As for the pilgrim calling Mayday on a forum because the plans don’t specify which bolt holds the ashtray or which rivet goes in such and such a hole, well, he’s correctly using the most powerful tool of all—the internet. There was a time when every one of us was a newbie and didn’t know that in some applications there’s really nothing critical about some fasteners. Any AN bolt that fits or rivet that shoots into a mushroom looking like all the others around it is going to be OK. But if you haven’t advanced that far yet, then you ask—and where better to ask than on a builder’s forum? Furthermore, you shouldn’t get barked at for doing so. What you should get is an education on the how and why of deciding what bolt can go in that hole.
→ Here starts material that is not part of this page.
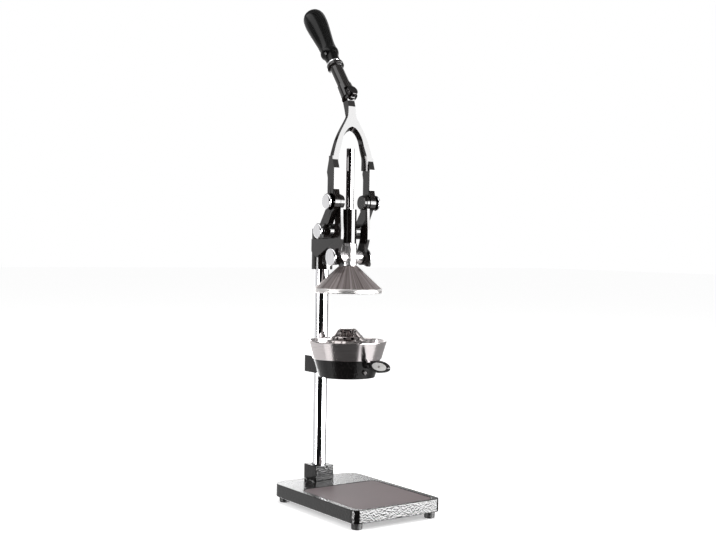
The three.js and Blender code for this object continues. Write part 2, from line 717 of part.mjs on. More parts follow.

One last thought. We’re building far more airplanes in this hobby than we ever did in the plansbuilt days. Therefore a far wider range of people are participating, and some of them weren’t born with a silver pencil stuck in the crook of their right ear. Or their dad made them straighten nails instead of showing them how to drive one. For them an all-inclusive, half-built kit is the perfect step away from the keyboard and into the shop. And that’s good for all of us.

1 COMMENT

  1. For those wishing to practice scratch building skills without committing to building an entire plane that way, there is no harm in trying to recreate a part from your kit (pretend it was damaged and needed replacing), or make a part from a free or low cost set of plans (surely someone at the local EAA has a set of plans you can make a part from). If you screw it up, no worries, as it’s just for practice. But you can try out or practice scratch building skills just the same if people so desire.